Злоба, неразговорчивость, закрытость — главные составляющие коктейля моих дней, до того как я попал непосредственно в колонию. Каждый живет своей жизнью. Люди разговаривают между собой только “по сути”, без историй из прошлого и даже юмора. Им кажется, что совершенно любой поступок сразу же запятнает их жизнь в тюрьме. Конечно, в каком-то смысле так и есть.
Меня привезли в СИЗО, где, как мне сказал один из конвойных, я проведу около двух недель в ожидании этапа на зону. К обычным неприятным для арестанта моментам (лаю собак, демонстративным крикам легавых и пр.) добавились три тяжеленные сумки, под завязку набитые мылом, дешевыми гелями для бритья, рассыпным чаем, сигаретами, закурив которые в самой тяжелой ситуации, — все равно пожалеешь.
Я был как минимум в шести следственных изоляторах разных городов России, и, в принципе, почти везде было одинаковое положение дел. В этом СИЗО — совершенно иначе, и немного позже я убедился в этом лично.
После обычных перекличек и обыска нас завели в большую камеру со шконками, на которых даже не было матрасов — одно голое железо, и несколькими лавочками. Повсюду мусор и грязь. Дверь закрылась и арестанты начали наводить непонятную мне суету: доставали из сумок одеяла, полотенца, нарды, чаи и, что удивило, даже чайники и портативные колонки. Шконки завесились со всех сторон, заиграла музыка, а люди собрались в большой круг и стали передавать друг другу кружки с чифиром. На столе, застеленном свежей газетой, лежали конфеты и шоколад, а в воздухе повис крепкий запах гашиша.

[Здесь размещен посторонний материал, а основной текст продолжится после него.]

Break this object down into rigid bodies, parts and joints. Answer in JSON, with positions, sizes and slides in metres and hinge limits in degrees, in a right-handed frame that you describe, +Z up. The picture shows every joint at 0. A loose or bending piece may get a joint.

Этот разгул был удивительным и очень ярким для меня впечатлением — за то время, что я сидел в тюрьме, такого подхода я еще не видел.

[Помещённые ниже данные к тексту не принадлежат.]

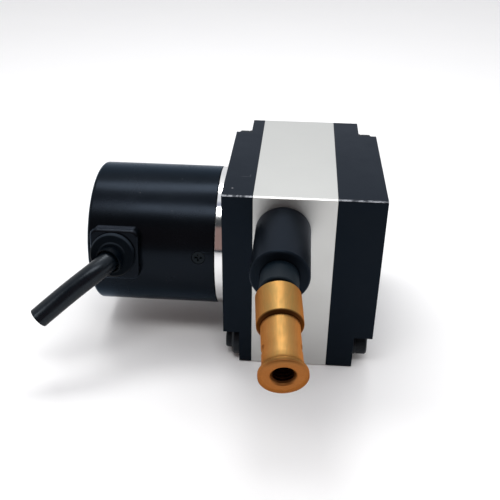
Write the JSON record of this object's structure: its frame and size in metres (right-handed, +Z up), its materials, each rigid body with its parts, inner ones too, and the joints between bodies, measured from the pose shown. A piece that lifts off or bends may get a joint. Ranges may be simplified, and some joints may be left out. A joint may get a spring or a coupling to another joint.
{
  "type": "draw wire encoder",
  "caption": "Square draw wire displacement sensor: spring-wound wire drum in a three-part housing, wire nozzle with a gold end fitting, and a round encoder with a cut cable.",
  "frame": {"origin": "middle of the housing's bottom face, level with the middle body's mid-plane", "axes": "+X along the drum's axis away from the encoder, -Y the way the wire leaves, +Z up"},
  "size_m": [0.0866, 0.0988, 0.05],
  "materials": {
    "black_anodised": "bead-blasted, black anodised",
    "silver_anodised": "fine satin, clear anodised",
    "black_screw": "black oxide",
    "black_bush": "turned, matt black",
    "ceramic": "polished ceramic",
    "felt": "dense felt",
    "steel": "machined steel",
    "spring_steel": "blued spring steel",
    "plain_plastic": "natural plastic",
    "turned_aluminium": "turned",
    "bright_flange": "turned and polished",
    "dark_plastic": "moulded",
    "board_green": "solder mask",
    "brass": "turned",
    "cover_black": "fine satin, black",
    "cover_screw_black": "black oxide",
    "grommet_rubber": "moulded, matt black",
    "cable_jacket": "smooth black jacket",
    "core_insulation": "coloured core insulation",
    "wire_steel": "stranded stainless wire",
    "glass": "clear, chrome tracks",
    "gold_anodised": "turned, satin gold"
  },
  "bodies": {
    "housing": {"encoder_plate": "black_anodised", "body_frame": "silver_anodised", "spring_cover": "black_anodised", "encoder_plate_screws": "black_screw", "spring_cover_screws": "black_screw", "screw_lock_washers": "black_screw", "screw_collar": "black_screw", "wire_nozzle": "black_anodised", "outlet_bush": "black_bush", "wire_eyelet": "ceramic", "wiper_felt": "felt", "left_bearing_outer": "steel", "left_bearing_balls": "steel", "right_bearing_outer": "steel", "right_bearing_balls": "steel", "mainspring": "spring_steel", "spring_partition": "plain_plastic", "spring_barrel": "turned_aluminium", "encoder_flange": "bright_flange", "flange_screws": "steel", "encoder_bearing_outers": "steel", "encoder_bearing_balls": "steel", "optical_head": "dark_plastic", "encoder_board": "board_green", "board_standoffs": "brass", "board_screws": "steel", "encoder_cover": "cover_black", "cover_screws": "cover_screw_black", "cable_grommet": "grommet_rubber", "signal_cable": "cable_jacket", "cable_cores": "core_insulation"},
    "drum_body": {"drum": "turned_aluminium", "drum_shaft": "steel", "drum_set_screw": "steel", "retaining_ring": "steel", "left_bearing_inner": "steel", "right_bearing_inner": "steel", "spring_arbor": "steel", "arbor_pin": "steel", "wound_wire": "wire_steel", "encoder_shaft": "steel", "encoder_bearing_inners": "steel", "disc_hub": "steel", "code_disc": "glass"},
    "wire_end": {"measuring_wire": "wire_steel", "wire_ferrule": "brass"},
    "fitting": {"end_fitting": "gold_anodised"}
  },
  "joints": [
    {"name": "drum_spin", "type": "hinge", "parent": "housing", "child": "drum_body", "pos_m": [0, 0, 0.025], "axis": [1, 0, 0], "range_deg": [0, 3600], "stiffness_Nm_per_rad": 0.0005, "springref_deg": -5729.58, "deforming": ["mainspring"]},
    {"name": "wire_pull", "type": "slide", "parent": "housing", "child": "wire_end", "axis": [0, -1, 0], "range_m": [0, 1], "deforming": ["measuring_wire"]},
    {"name": "fitting_swivel", "type": "hinge", "parent": "wire_end", "child": "fitting", "pos_m": [-0.0026, -0.0523, 0.04092], "axis": [0.0911, -0.9825, -0.1626], "continuous": true}
  ],
  "couplings": [
    {"joint": "wire_pull", "follows": "drum_spin", "m_per_rad": 0.015915}
  ]
}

Я спросил у мужика, как мне показалось, видавшего виды:
— А сколько нам тут сидеть?
— Обычно сутки, может, больше. Никто из ментов не хочет заморачиваться с распределением этапа по камерам, так что ждем следующей смены.
Тогда я подошел к общему столу, сделал себе кофе, съел кусочек шоколада, и, застелив свободную шконку всеми вещами, какие у меня были, взял книгу и ушел в чтение — единственное место, куда я еще мог убежать.